- Born: 1880 England
- Died: 7 September 1955
- Occupations: Museum curator and conchologist

= Marjorie Mestayer =

New Zealand museum curator and conchologist

Marjorie Katherine Mestayer (1880 – 7 September 1955) was a New Zealand curator and conchologist. She is best known for the molluscan, foraminiferal and ostracod species named after her. Beginning as an amateur shell enthusiast, she went on to work as a conchology curator for the Dominion Museum in Wellington. She also received grants for her conchology research. She donated scientific and personal collections to the Museum of New Zealand Te Papa Tongarewa.

== History ==
In 1880, Mestayer was born in England. Her family migrated to Australia when she was 2, and to Wellington when she was 12. Her father, Richart Mestayer, was "an amateur naturalist with interests in things microscopic, like foraminifera. Undoubtedly his enthusiasm for the natural world rubbed off on Marjorie".

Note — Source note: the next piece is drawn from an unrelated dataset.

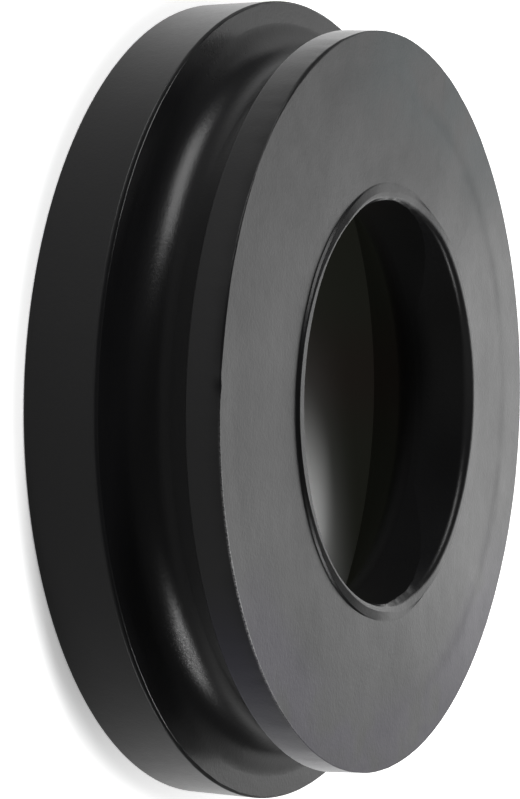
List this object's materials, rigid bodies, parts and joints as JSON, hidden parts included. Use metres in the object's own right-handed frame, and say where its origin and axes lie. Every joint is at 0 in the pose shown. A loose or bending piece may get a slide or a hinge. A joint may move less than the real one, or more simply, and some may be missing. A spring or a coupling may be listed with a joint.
{
  "type": "fuel filler neck seal",
  "caption": "Round moulded rubber seal with a tall rear flange, a coved groove for a panel edge, a thin front flange, and a lipped through bore for a pipe.",
  "frame": {"origin": "centre of the seal on its flat rear face", "axes": "+Z along the bore, out of the front face; the seal rests on its rear face, and X and Y lie in that face"},
  "size_m": [0.075, 0.075, 0.017],
  "materials": {
    "rubber": "semi-matt moulded black"
  },
  "bodies": {
    "root": {"filler_neck_seal": "rubber"}
  },
  "joints": []
}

From her teens, Mestayer began collecting and analysing shells. At first her displays and publications were in support of other conchologists, including Tom Iredale. Later, independently, she collected and analysed sands and dredgings from New Zealand shorelines including Titahi Bay and deep-water dredgings provided by Captain John Peter Bollins.

Mestayer was the conchologist at the Dominion Museum between 1907 and 1932. She also donated specimens to the Auckland Museum, where her frequent correspondent, Baden Powell, was the chief conchologist. Her works included 18 publications between 1907 and 1930. She focused on gastropods and chitons. Much of her work turned out to be synonyms or replication, due to issues in obtaining current literature. Much of her work is still considered to be valid.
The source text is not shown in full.